Tuesday, September 6, 2011

03/09/11

September 3rd is Laura Vicuña day, she is the patron saint of our secondary school and the entire mission is usually referred to as the Laura Vicuña Center. We were scheduled to begin the festival at 7am, but then the day before we were informed that the government had designated today as the day for a national peace march. So at 6am my colleague who also lives within the mission and I walked to town for the peace march. We waited until 8:30am; still nothing had happened. The police chief has passed by earlier and said she would be back, but she wasn’t sure who was going to lead the peace march, since the administrator and other town leaders were out of town. By 8:50am apparently my director was fed up with waiting, so she piled everyone affiliated with my school—students and faculty who had turned out for the peace march—into the large mission truck and we headed back to school to start our festival. Thus, we “started” two hours later than we would have otherwise, and, since this is Mozambique, we did not start right at 9am by any means. The festival opened with a mass, followed by a theater about the life of Laura Vicuña, followed by presentations from students. One of my REDES girls recited a poem in French, some students performed a song they had written specifically for this day and our school, and our two REDES groups performed dances. There was a male faculty vs. female faculty soccer game, but I wasn’t able to play because I had to stay to coordinate the music for the REDES groups. The last event of an otherwise good festival was the student-faculty soccer game. And at the end of a day that had passed with few problems…a student’s head collided with another person’s head and he was rushed to the hospital with his head bleeding and one fewer tooth.

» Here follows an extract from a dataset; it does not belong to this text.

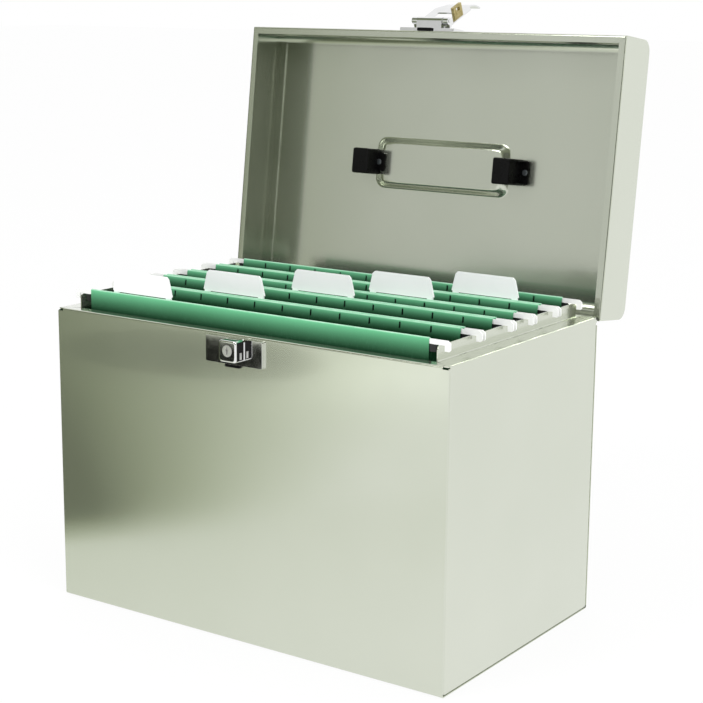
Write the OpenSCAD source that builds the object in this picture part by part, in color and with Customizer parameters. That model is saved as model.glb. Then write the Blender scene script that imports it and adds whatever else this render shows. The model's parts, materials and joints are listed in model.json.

Yesterday I ran 16 miles (okay I had to walk some of it, I hadn’t run anywhere near that far in too long). I get the impression that often when I tell my students how far I ran, they just don’t believe me. But today one of the girls in my peer-education group saw me run past Chongola, the next tiny little town up the road where many students at my school live. It’s about 7 miles away so suddenly there was proof that I wasn’t just an idiot white person that doesn’t know how far a kilometer is! Instant respect from all of the kids in my peer-educators group.